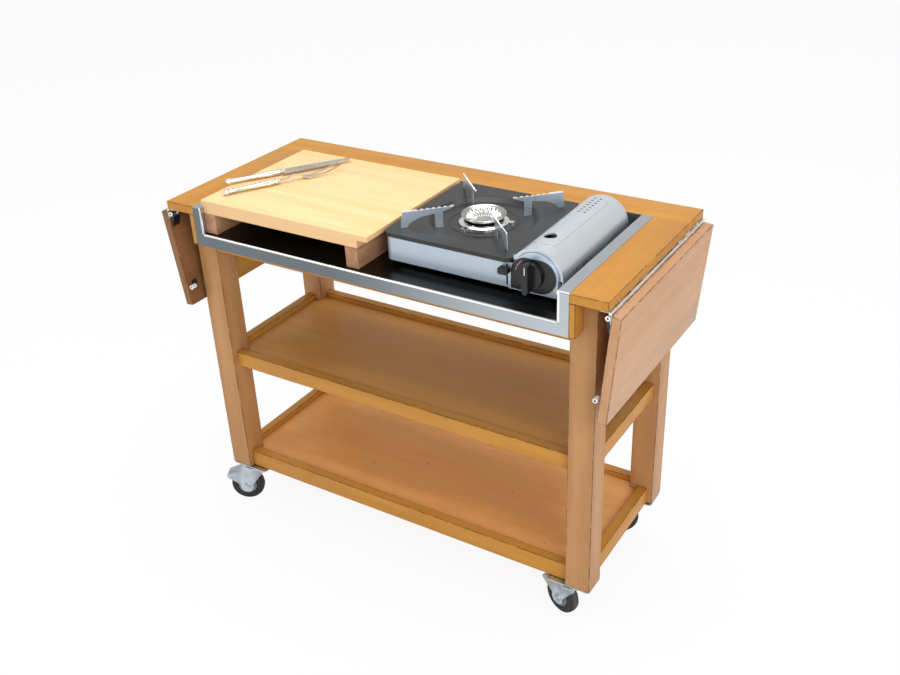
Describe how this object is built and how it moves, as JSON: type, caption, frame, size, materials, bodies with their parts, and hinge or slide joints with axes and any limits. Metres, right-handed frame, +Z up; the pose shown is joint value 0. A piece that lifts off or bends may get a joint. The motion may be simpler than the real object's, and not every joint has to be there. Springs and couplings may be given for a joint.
{
  "type": "gueridon trolley",
  "caption": "Wooden serving trolley on swivel casters with drop flaps, open railed shelves and a sunken steel well that holds a carving board and a portable gas stove.",
  "frame": {"origin": "on the floor, below the middle of the trolley", "axes": "+X to the right along the length, +Y to the back, away from the open front of the well, +Z up"},
  "size_m": [0.9886, 0.421, 0.781],
  "materials": {
    "frame_wood": "honey-stained and lacquered beech, lightly distressed",
    "flap_wood": "honey-stained and lacquered beech",
    "board_wood": "oiled pale maple",
    "runner_wood": "bare beech",
    "steel": "brushed stainless steel",
    "hinge_steel": "nickel-plated steel",
    "black_steel": "black painted steel",
    "white_nylon": "white nylon",
    "zinc": "bright zinc plate",
    "wheel_rubber": "black rubber tyre on a grey core",
    "silver": "polished silver plate",
    "stove_paint": "silver-blue metallic paint",
    "black_rubber": "black rubber",
    "enamel": "dark satin enamel",
    "burner_chrome": "chromed steel",
    "support_enamel": "grey enamelled steel with bright edges",
    "black_plastic": "black moulded plastic",
    "can_paint": "plain white painted steel"
  },
  "bodies": {
    "trolley": {"top_left": "frame_wood", "top_right": "frame_wood", "top_back": "frame_wood", "leg_front_left": "frame_wood", "leg_front_right": "frame_wood", "leg_rear_left": "frame_wood", "leg_rear_right": "frame_wood", "end_apron_left": "frame_wood", "end_apron_right": "frame_wood", "rear_apron": "frame_wood", "front_rail": "frame_wood", "well_cheeks": "frame_wood", "upper_shelf_panel": "frame_wood", "upper_rail_front": "frame_wood", "upper_rail_rear": "frame_wood", "upper_rails_end": "frame_wood", "lower_shelf_panel": "frame_wood", "lower_rail_front": "frame_wood", "lower_rail_rear": "frame_wood", "lower_rails_end": "frame_wood", "steel_well": "steel", "hinge_leaf_left": "hinge_steel", "hinge_leaf_right": "hinge_steel", "caster_plates": "zinc", "caster_screws": "zinc"},
    "flap_left": {"flap_left": "flap_wood", "flap_leaf_left": "hinge_steel", "flap_bracket_left": "black_steel", "flap_rollers_left": "white_nylon"},
    "flap_right": {"flap_right": "flap_wood", "flap_leaf_right": "hinge_steel", "flap_bracket_right": "black_steel", "flap_rollers_right": "white_nylon"},
    "board": {"cutting_board": "board_wood", "board_runners": "runner_wood"},
    "carving_knife": {"knife_handle": "silver", "knife_blade": "silver"},
    "carving_fork": {"fork_handle": "silver", "fork_tines": "silver"},
    "stove": {"stove_body": "stove_paint", "stove_feet": "black_rubber", "stove_plate": "enamel", "burner_ring": "burner_chrome", "burner_head": "burner_chrome", "pan_supports": "support_enamel", "dial_plate": "black_plastic", "gas_cartridge": "can_paint"},
    "cover": {"cartridge_cover": "stove_paint"},
    "knob": {"gas_knob": "black_plastic"},
    "lever": {"lock_lever": "black_plastic"},
    "caster_front_left": {"fork_front_left": "zinc"},
    "tyre_front_left": {"wheel_front_left": "wheel_rubber"},
    "caster_front_right": {"fork_front_right": "zinc"},
    "tyre_front_right": {"wheel_front_right": "wheel_rubber"},
    "caster_rear_left": {"fork_rear_left": "zinc"},
    "tyre_rear_left": {"wheel_rear_left": "wheel_rubber"},
    "caster_rear_right": {"fork_rear_right": "zinc"},
    "tyre_rear_right": {"wheel_rear_right": "wheel_rubber"}
  },
  "joints": [
    {"name": "flap_left_hinge", "type": "hinge", "parent": "trolley", "child": "flap_left", "pos_m": [-0.4745, 0, 0.71775], "axis": [0, 1, 0], "range_deg": [0, 97.3]},
    {"name": "flap_right_hinge", "type": "hinge", "parent": "trolley", "child": "flap_right", "pos_m": [0.4745, 0, 0.71775], "axis": [0, -1, 0], "range_deg": [0, 95.3]},
    {"name": "board_lift", "type": "slide", "parent": "trolley", "child": "board", "axis": [0, 0, 1], "range_m": [0, 0.2]},
    {"name": "knife_lift", "type": "slide", "parent": "board", "child": "carving_knife", "axis": [0, 0, 1], "range_m": [0, 0.1]},
    {"name": "fork_lift", "type": "slide", "parent": "board", "child": "carving_fork", "axis": [0, 0, 1], "range_m": [0, 0.1]},
    {"name": "stove_lift", "type": "slide", "parent": "trolley", "child": "stove", "axis": [0, 0, 1], "range_m": [0, 0.2]},
    {"name": "cover_hinge", "type": "hinge", "parent": "stove", "child": "cover", "pos_m": [0.27471, -0.02, 0.75], "axis": [0, -1, 0], "range_deg": [0, 80]},
    {"name": "knob_turn", "type": "hinge", "parent": "stove", "child": "knob", "pos_m": [0.311, -0.17, 0.7305], "axis": [0, -1, 0], "range_deg": [0, 95]},
    {"name": "lever_slide", "type": "slide", "parent": "stove", "child": "lever", "axis": [0, 0, -1], "range_m": [0, 0.018]},
    {"name": "front_left_swivel", "type": "hinge", "parent": "trolley", "child": "caster_front_left", "pos_m": [-0.396, -0.1505, 0.09], "axis": [0, 0, 1], "continuous": true},
    {"name": "front_left_roll", "type": "hinge", "parent": "caster_front_left", "child": "tyre_front_left", "pos_m": [-0.42072, -0.16365, 0.0375], "axis": [-0.4695, 0.8829, 0], "continuous": true},
    {"name": "front_right_swivel", "type": "hinge", "parent": "trolley", "child": "caster_front_right", "pos_m": [0.396, -0.1505, 0.09], "axis": [0, 0, 1], "continuous": true},
    {"name": "front_right_roll", "type": "hinge", "parent": "caster_front_right", "child": "tyre_front_right", "pos_m": [0.36986, -0.14047, 0.0375], "axis": [0.3584, 0.9336, 0], "continuous": true},
    {"name": "rear_left_swivel", "type": "hinge", "parent": "trolley", "child": "caster_rear_left", "pos_m": [-0.396, 0.1505, 0.09], "axis": [0, 0, 1], "continuous": true},
    {"name": "rear_left_roll", "type": "hinge", "parent": "caster_rear_left", "child": "tyre_rear_left", "pos_m": [-0.42158, 0.13911, 0.0375], "axis": [-0.4067, 0.9135, 0], "continuous": true},
    {"name": "rear_right_swivel", "type": "hinge", "parent": "trolley", "child": "caster_rear_right", "pos_m": [0.396, 0.1505, 0.09], "axis": [0, 0, 1], "continuous": true},
    {"name": "rear_right_roll", "type": "hinge", "parent": "caster_rear_right", "child": "tyre_rear_right", "pos_m": [0.37175, 0.1365, 0.0375], "axis": [-0.5, 0.866, 0], "continuous": true}
  ]
}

◆ ◆ ◆

- TO BE DONE -
Copy out the material above in its entirety. Every detail must match.

- SOLUTION TO THE PROBLEM -
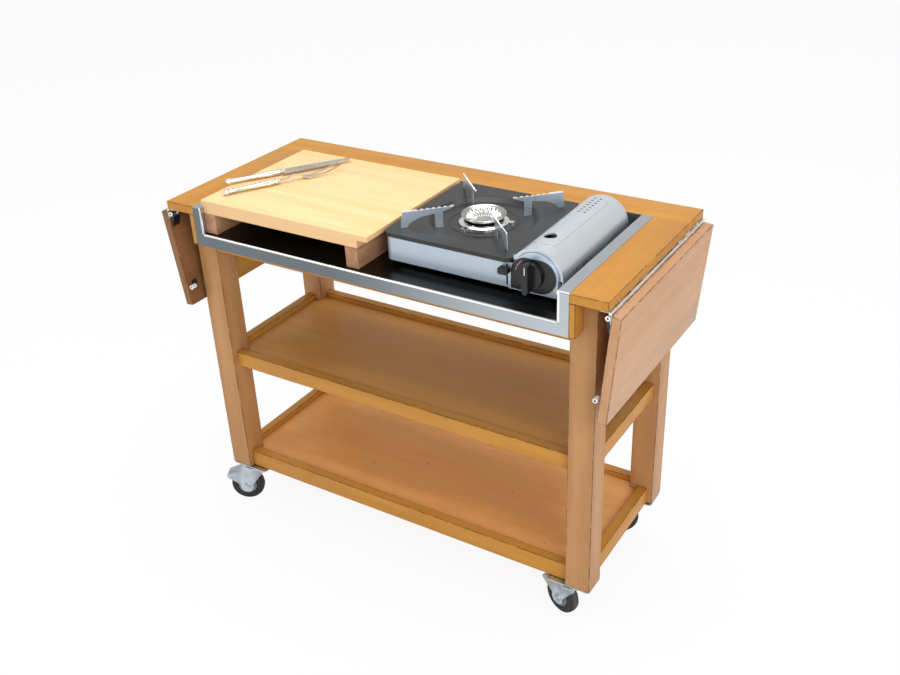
Describe how this object is built and how it moves, as JSON: type, caption, frame, size, materials, bodies with their parts, and hinge or slide joints with axes and any limits. Metres, right-handed frame, +Z up; the pose shown is joint value 0. A piece that lifts off or bends may get a joint. The motion may be simpler than the real object's, and not every joint has to be there. Springs and couplings may be given for a joint.
{
  "type": "gueridon trolley",
  "caption": "Wooden serving trolley on swivel casters with drop flaps, open railed shelves and a sunken steel well that holds a carving board and a portable gas stove.",
  "frame": {"origin": "on the floor, below the middle of the trolley", "axes": "+X to the right along the length, +Y to the back, away from the open front of the well, +Z up"},
  "size_m": [0.9886, 0.421, 0.781],
  "materials": {
    "frame_wood": "honey-stained and lacquered beech, lightly distressed",
    "flap_wood": "honey-stained and lacquered beech",
    "board_wood": "oiled pale maple",
    "runner_wood": "bare beech",
    "steel": "brushed stainless steel",
    "hinge_steel": "nickel-plated steel",
    "black_steel": "black painted steel",
    "white_nylon": "white nylon",
    "zinc": "bright zinc plate",
    "wheel_rubber": "black rubber tyre on a grey core",
    "silver": "polished silver plate",
    "stove_paint": "silver-blue metallic paint",
    "black_rubber": "black rubber",
    "enamel": "dark satin enamel",
    "burner_chrome": "chromed steel",
    "support_enamel": "grey enamelled steel with bright edges",
    "black_plastic": "black moulded plastic",
    "can_paint": "plain white painted steel"
  },
  "bodies": {
    "trolley": {"top_left": "frame_wood", "top_right": "frame_wood", "top_back": "frame_wood", "leg_front_left": "frame_wood", "leg_front_right": "frame_wood", "leg_rear_left": "frame_wood", "leg_rear_right": "frame_wood", "end_apron_left": "frame_wood", "end_apron_right": "frame_wood", "rear_apron": "frame_wood", "front_rail": "frame_wood", "well_cheeks": "frame_wood", "upper_shelf_panel": "frame_wood", "upper_rail_front": "frame_wood", "upper_rail_rear": "frame_wood", "upper_rails_end": "frame_wood", "lower_shelf_panel": "frame_wood", "lower_rail_front": "frame_wood", "lower_rail_rear": "frame_wood", "lower_rails_end": "frame_wood", "steel_well": "steel", "hinge_leaf_left": "hinge_steel", "hinge_leaf_right": "hinge_steel", "caster_plates": "zinc", "caster_screws": "zinc"},
    "flap_left": {"flap_left": "flap_wood", "flap_leaf_left": "hinge_steel", "flap_bracket_left": "black_steel", "flap_rollers_left": "white_nylon"},
    "flap_right": {"flap_right": "flap_wood", "flap_leaf_right": "hinge_steel", "flap_bracket_right": "black_steel", "flap_rollers_right": "white_nylon"},
    "board": {"cutting_board": "board_wood", "board_runners": "runner_wood"},
    "carving_knife": {"knife_handle": "silver", "knife_blade": "silver"},
    "carving_fork": {"fork_handle": "silver", "fork_tines": "silver"},
    "stove": {"stove_body": "stove_paint", "stove_feet": "black_rubber", "stove_plate": "enamel", "burner_ring": "burner_chrome", "burner_head": "burner_chrome", "pan_supports": "support_enamel", "dial_plate": "black_plastic", "gas_cartridge": "can_paint"},
    "cover": {"cartridge_cover": "stove_paint"},
    "knob": {"gas_knob": "black_plastic"},
    "lever": {"lock_lever": "black_plastic"},
    "caster_front_left": {"fork_front_left": "zinc"},
    "tyre_front_left": {"wheel_front_left": "wheel_rubber"},
    "caster_front_right": {"fork_front_right": "zinc"},
    "tyre_front_right": {"wheel_front_right": "wheel_rubber"},
    "caster_rear_left": {"fork_rear_left": "zinc"},
    "tyre_rear_left": {"wheel_rear_left": "wheel_rubber"},
    "caster_rear_right": {"fork_rear_right": "zinc"},
    "tyre_rear_right": {"wheel_rear_right": "wheel_rubber"}
  },
  "joints": [
    {"name": "flap_left_hinge", "type": "hinge", "parent": "trolley", "child": "flap_left", "pos_m": [-0.4745, 0, 0.71775], "axis": [0, 1, 0], "range_deg": [0, 97.3]},
    {"name": "flap_right_hinge", "type": "hinge", "parent": "trolley", "child": "flap_right", "pos_m": [0.4745, 0, 0.71775], "axis": [0, -1, 0], "range_deg": [0, 95.3]},
    {"name": "board_lift", "type": "slide", "parent": "trolley", "child": "board", "axis": [0, 0, 1], "range_m": [0, 0.2]},
    {"name": "knife_lift", "type": "slide", "parent": "board", "child": "carving_knife", "axis": [0, 0, 1], "range_m": [0, 0.1]},
    {"name": "fork_lift", "type": "slide", "parent": "board", "child": "carving_fork", "axis": [0, 0, 1], "range_m": [0, 0.1]},
    {"name": "stove_lift", "type": "slide", "parent": "trolley", "child": "stove", "axis": [0, 0, 1], "range_m": [0, 0.2]},
    {"name": "cover_hinge", "type": "hinge", "parent": "stove", "child": "cover", "pos_m": [0.27471, -0.02, 0.75], "axis": [0, -1, 0], "range_deg": [0, 80]},
    {"name": "knob_turn", "type": "hinge", "parent": "stove", "child": "knob", "pos_m": [0.311, -0.17, 0.7305], "axis": [0, -1, 0], "range_deg": [0, 95]},
    {"name": "lever_slide", "type": "slide", "parent": "stove", "child": "lever", "axis": [0, 0, -1], "range_m": [0, 0.018]},
    {"name": "front_left_swivel", "type": "hinge", "parent": "trolley", "child": "caster_front_left", "pos_m": [-0.396, -0.1505, 0.09], "axis": [0, 0, 1], "continuous": true},
    {"name": "front_left_roll", "type": "hinge", "parent": "caster_front_left", "child": "tyre_front_left", "pos_m": [-0.42072, -0.16365, 0.0375], "axis": [-0.4695, 0.8829, 0], "continuous": true},
    {"name": "front_right_swivel", "type": "hinge", "parent": "trolley", "child": "caster_front_right", "pos_m": [0.396, -0.1505, 0.09], "axis": [0, 0, 1], "continuous": true},
    {"name": "front_right_roll", "type": "hinge", "parent": "caster_front_right", "child": "tyre_front_right", "pos_m": [0.36986, -0.14047, 0.0375], "axis": [0.3584, 0.9336, 0], "continuous": true},
    {"name": "rear_left_swivel", "type": "hinge", "parent": "trolley", "child": "caster_rear_left", "pos_m": [-0.396, 0.1505, 0.09], "axis": [0, 0, 1], "continuous": true},
    {"name": "rear_left_roll", "type": "hinge", "parent": "caster_rear_left", "child": "tyre_rear_left", "pos_m": [-0.42158, 0.13911, 0.0375], "axis": [-0.4067, 0.9135, 0], "continuous": true},
    {"name": "rear_right_swivel", "type": "hinge", "parent": "trolley", "child": "caster_rear_right", "pos_m": [0.396, 0.1505, 0.09], "axis": [0, 0, 1], "continuous": true},
    {"name": "rear_right_roll", "type": "hinge", "parent": "caster_rear_right", "child": "tyre_rear_right", "pos_m": [0.37175, 0.1365, 0.0375], "axis": [-0.5, 0.866, 0], "continuous": true}
  ]
}